-- start of Stored data --

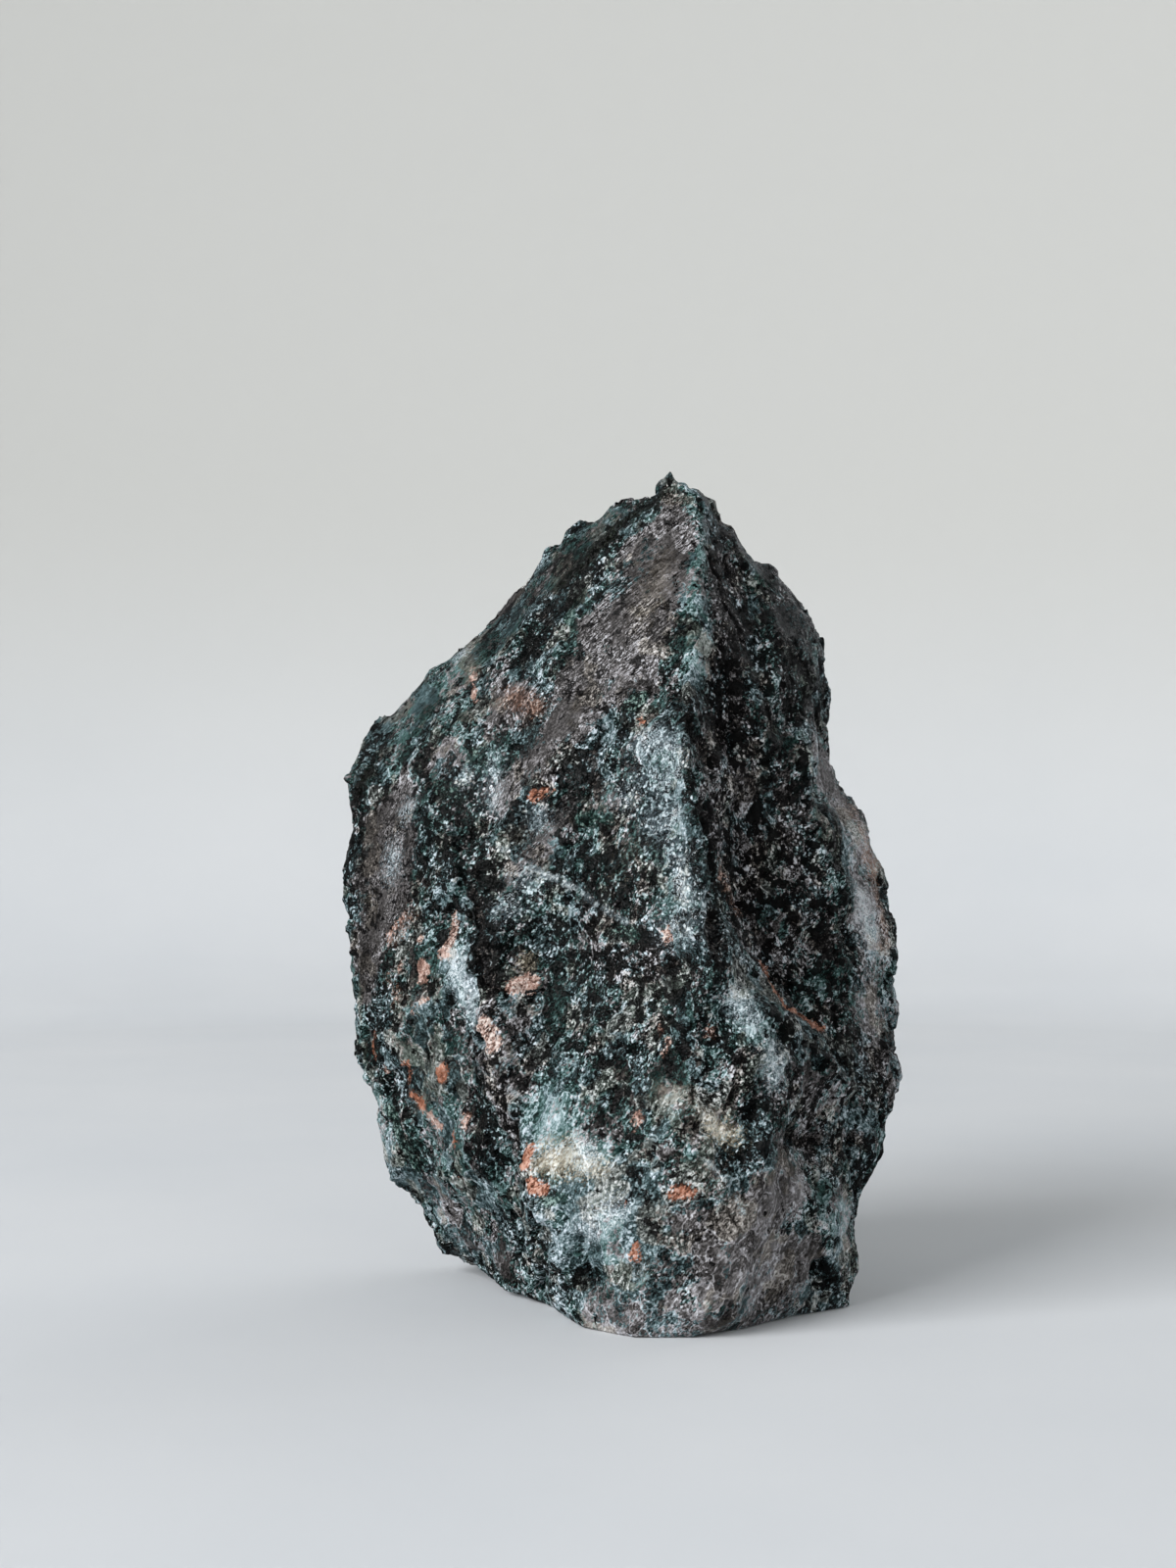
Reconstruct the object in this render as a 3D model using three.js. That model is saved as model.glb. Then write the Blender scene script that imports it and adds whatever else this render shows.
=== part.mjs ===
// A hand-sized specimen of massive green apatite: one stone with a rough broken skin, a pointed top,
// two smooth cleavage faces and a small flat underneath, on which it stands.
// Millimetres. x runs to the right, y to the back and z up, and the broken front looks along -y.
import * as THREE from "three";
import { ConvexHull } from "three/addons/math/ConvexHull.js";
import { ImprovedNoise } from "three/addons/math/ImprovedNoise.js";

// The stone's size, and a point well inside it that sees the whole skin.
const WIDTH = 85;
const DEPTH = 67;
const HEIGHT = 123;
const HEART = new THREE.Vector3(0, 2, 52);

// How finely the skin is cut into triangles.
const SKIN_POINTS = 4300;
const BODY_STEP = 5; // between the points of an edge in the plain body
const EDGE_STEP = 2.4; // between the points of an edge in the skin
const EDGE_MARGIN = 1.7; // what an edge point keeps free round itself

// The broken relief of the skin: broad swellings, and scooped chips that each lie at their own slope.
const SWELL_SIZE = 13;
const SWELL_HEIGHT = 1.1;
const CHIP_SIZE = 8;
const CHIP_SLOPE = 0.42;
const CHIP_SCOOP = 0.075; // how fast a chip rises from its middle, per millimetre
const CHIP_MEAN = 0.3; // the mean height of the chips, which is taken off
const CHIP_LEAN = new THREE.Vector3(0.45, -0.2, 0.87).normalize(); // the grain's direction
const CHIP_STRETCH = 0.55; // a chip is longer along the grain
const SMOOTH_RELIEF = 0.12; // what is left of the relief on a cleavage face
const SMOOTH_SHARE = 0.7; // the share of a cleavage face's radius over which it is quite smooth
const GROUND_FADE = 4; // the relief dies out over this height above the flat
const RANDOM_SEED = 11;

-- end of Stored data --

Given exercise ->
Copy the material above back out, exactly as written.

Output for this task ->
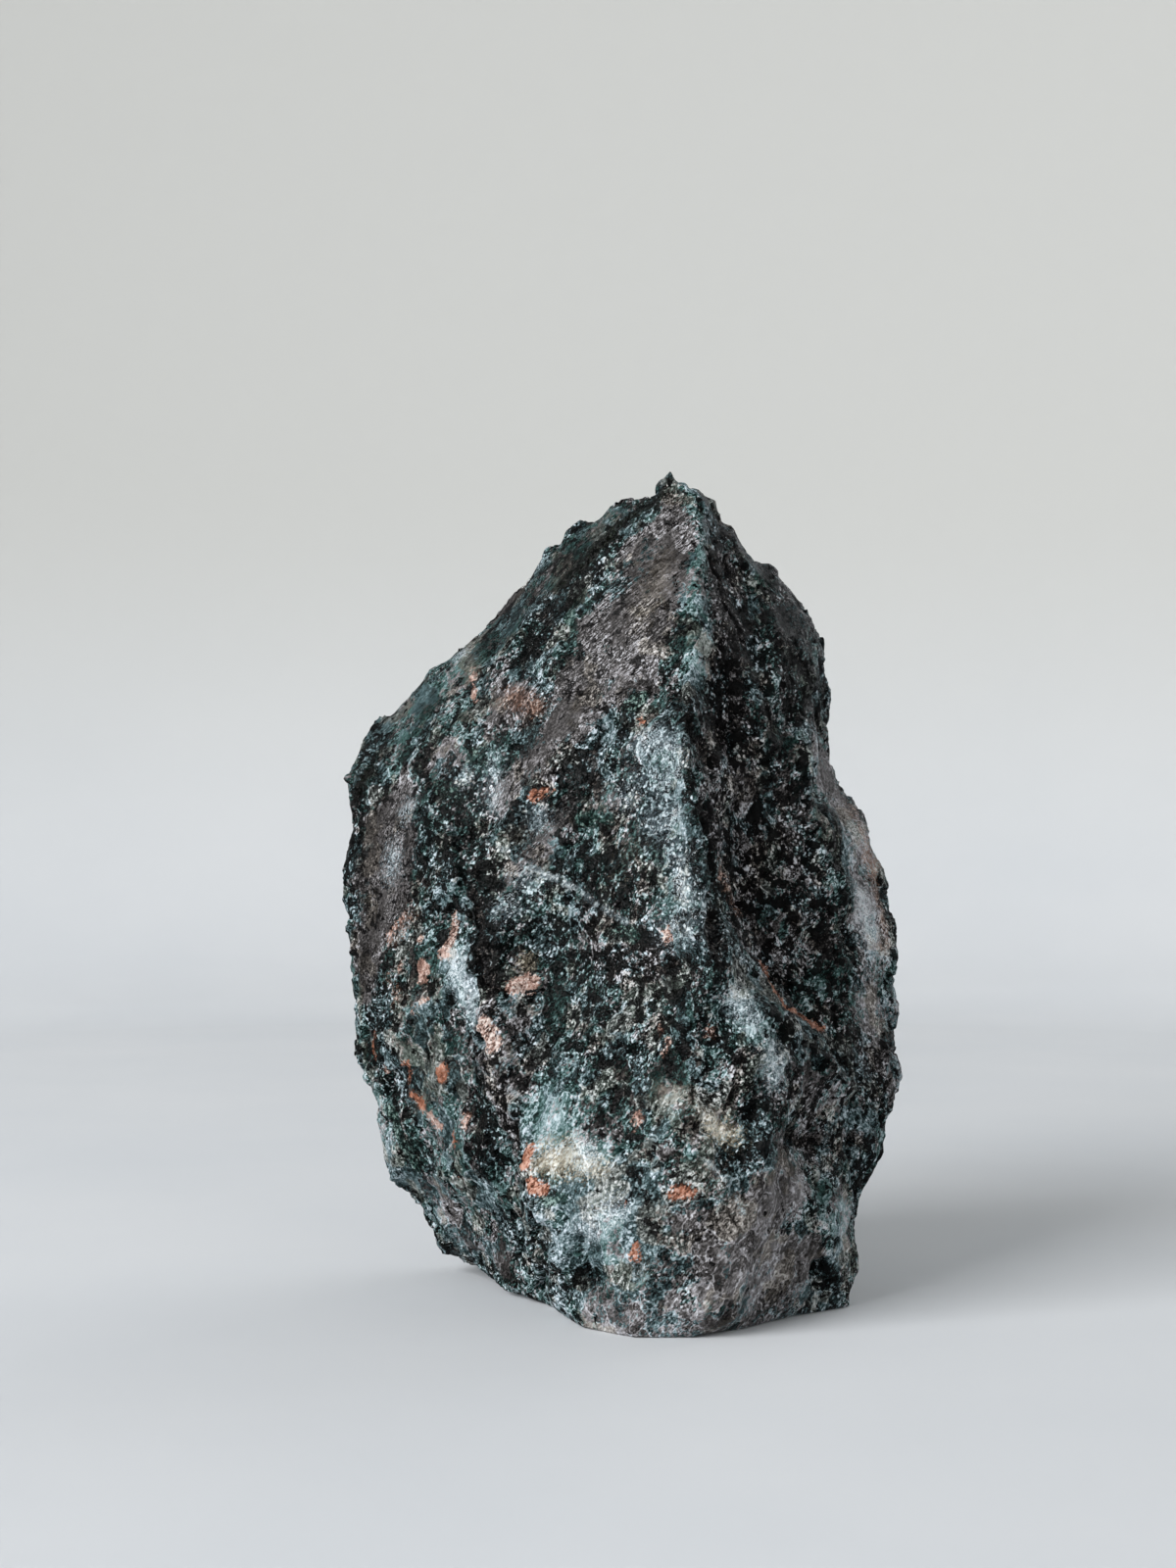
Reconstruct the object in this render as a 3D model using three.js. That model is saved as model.glb. Then write the Blender scene script that imports it and adds whatever else this render shows.
=== part.mjs ===
// A hand-sized specimen of massive green apatite: one stone with a rough broken skin, a pointed top,
// two smooth cleavage faces and a small flat underneath, on which it stands.
// Millimetres. x runs to the right, y to the back and z up, and the broken front looks along -y.
import * as THREE from "three";
import { ConvexHull } from "three/addons/math/ConvexHull.js";
import { ImprovedNoise } from "three/addons/math/ImprovedNoise.js";

// The stone's size, and a point well inside it that sees the whole skin.
const WIDTH = 85;
const DEPTH = 67;
const HEIGHT = 123;
const HEART = new THREE.Vector3(0, 2, 52);

// How finely the skin is cut into triangles.
const SKIN_POINTS = 4300;
const BODY_STEP = 5; // between the points of an edge in the plain body
const EDGE_STEP = 2.4; // between the points of an edge in the skin
const EDGE_MARGIN = 1.7; // what an edge point keeps free round itself

// The broken relief of the skin: broad swellings, and scooped chips that each lie at their own slope.
const SWELL_SIZE = 13;
const SWELL_HEIGHT = 1.1;
const CHIP_SIZE = 8;
const CHIP_SLOPE = 0.42;
const CHIP_SCOOP = 0.075; // how fast a chip rises from its middle, per millimetre
const CHIP_MEAN = 0.3; // the mean height of the chips, which is taken off
const CHIP_LEAN = new THREE.Vector3(0.45, -0.2, 0.87).normalize(); // the grain's direction
const CHIP_STRETCH = 0.55; // a chip is longer along the grain
const SMOOTH_RELIEF = 0.12; // what is left of the relief on a cleavage face
const SMOOTH_SHARE = 0.7; // the share of a cleavage face's radius over which it is quite smooth
const GROUND_FADE = 4; // the relief dies out over this height above the flat
const RANDOM_SEED = 11;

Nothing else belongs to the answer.